Respectfully revised and submitted, second month of the forty-second year of Qiánlóng [1777].

General Compilers: Jǐ Yún 紀昀, Lù Xīxióng 陸錫熊, Sūn Shìyì 孫士毅. General Reviser: Lù Fèichí 陸費墀.

Abstract

The Yílǐ jíshì is the principal Sòng-period anthology-commentary on the Yílǐ and the foundational document of post-Hàn-Táng Yílǐ studies. Lǐ Rúguī’s collaboration with Zhū Xī on textual collation places the work at the centre of the late-Sòng Dàoxué engagement with the Sānlǐ — Zhū Xī himself produced the Yílǐ jīngzhuàn tōngjiě 儀禮經傳通解 (his attempt at a comprehensive ritual-classics organisation, KR1d0085 in this corpus) drawing on Lǐ Rúguī’s collation work.

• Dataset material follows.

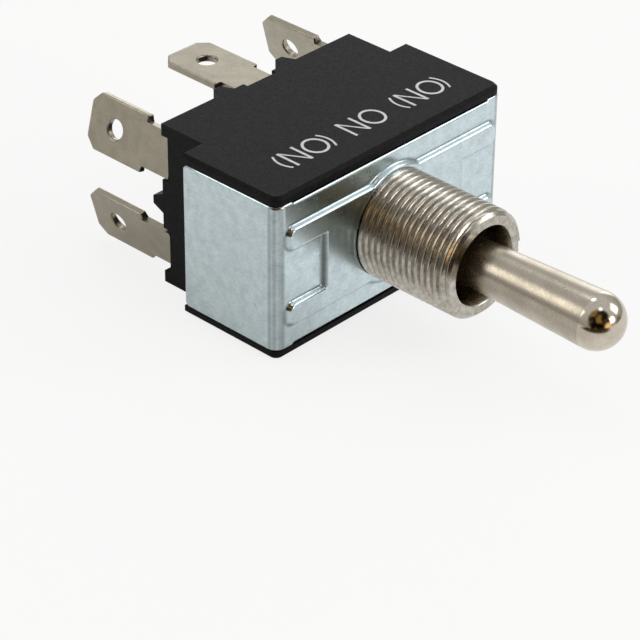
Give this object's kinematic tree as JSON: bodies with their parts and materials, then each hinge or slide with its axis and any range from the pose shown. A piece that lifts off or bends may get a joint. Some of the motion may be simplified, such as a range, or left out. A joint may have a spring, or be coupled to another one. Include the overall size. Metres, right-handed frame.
{
  "type": "panel toggle switch",
  "caption": "Bat-lever panel toggle switch with threaded bushing, steel bracket, moulded case and quick-connect tabs; momentary to either side",
  "frame": {"origin": "on the bushing's axis at the bracket's front plane", "axes": "X along the case's length, -Y along the lever away from the panel, +Y towards the tabs, +Z out of the lettered face"},
  "size_m": [0.034, 0.0608, 0.0188],
  "materials": {
    "black_moulding": "fine matte moulded",
    "zinc_steel": "bright zinc plating",
    "fibre_sheet": "calendered fibre sheet",
    "nickel_brass": "satin nickel plating",
    "nickel_lever": "polished tip, satin shaft",
    "steel_pin": "ground",
    "retainer_moulding": "moulded",
    "carriage_moulding": "moulded",
    "contact_metal": "silver faced",
    "spring_steel": "drawn wire",
    "tinned_brass": "satin plating"
  },
  "bodies": {
    "housing": {"case": "black_moulding", "bracket": "zinc_steel", "insulator": "fibre_sheet", "bushing": "nickel_brass", "pivot_pin": "steel_pin", "retainer": "retainer_moulding", "terminal_upper_left": "tinned_brass", "terminal_upper_middle": "tinned_brass", "terminal_upper_right": "tinned_brass", "terminal_lower_left": "tinned_brass", "terminal_lower_middle": "tinned_brass", "terminal_lower_right": "tinned_brass"},
    "lever": {"lever": "nickel_lever"},
    "carriage": {"carriage": "carriage_moulding", "contact_clip_upper": "contact_metal", "contact_clip_lower": "contact_metal", "contact_spring_upper": "spring_steel", "contact_spring_lower": "spring_steel", "return_spring_left": "spring_steel", "return_spring_right": "spring_steel"}
  },
  "joints": [
    {"name": "lever_pivot", "type": "hinge", "parent": "housing", "child": "lever", "pos_m": [0, -0.0062, 0], "axis": [0, 0, 1], "range_deg": [-13, 13], "stiffness_Nm_per_rad": 0.4},
    {"name": "carriage_slide", "type": "slide", "parent": "housing", "child": "carriage", "axis": [1, 0, 0], "range_m": [-0.00252, 0.00252], "deforming": ["return_spring_left", "return_spring_right"]}
  ],
  "couplings": [
    {"joint": "carriage_slide", "follows": "lever_pivot", "m_per_rad": -0.011104}
  ]
}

The work’s recovery from the Yǒnglè dàdiǎn is a paradigmatic case of Sìkù-editorial reconstruction: 15 of 17 chapters substantially complete from the Dàdiǎn, with the missing two (Xiāngshè, Dàshè) supplied for the classical text and Zhèng’s note from collation work by Huì Dòng and Shěn Dàchéng. The Sìkù editors’ kǎozhèng corrections — supplying 24 missing characters, fixing 14 errors, deleting 169 interpolations from the zhùshū base — represent one of the most substantial single-work textual editing efforts in the Sìkù.

Composition is securely dated to Lǐ Rúguī’s Shàoxī-era career (1193 jìnshì) through the late 1190s.

Translations and research

No substantial secondary literature located. Treated in surveys of Sòng-period Yílǐ scholarship and in literature on Zhū Xī’s ritual-classics project.

Other points of interest

The Sìkù editors’ specific accounting of the textual emendations made — 24 missing characters supplied, 14 errors corrected, 169 interpolations deleted in the main text; 7+39+41 corrections in the supplied Xiāngshè and Dàshè chapters — is a striking example of the quantitative-evidential rigour of late-Qiánlóng court-classical text-editing. The case is also a key Sìkù demonstration of how Yǒnglè dàdiǎn recovery + parallel collation by named Hàn-school masters (here Huì Dòng and Shěn Dàchéng) can rebuild a Sòng work in close to complete form.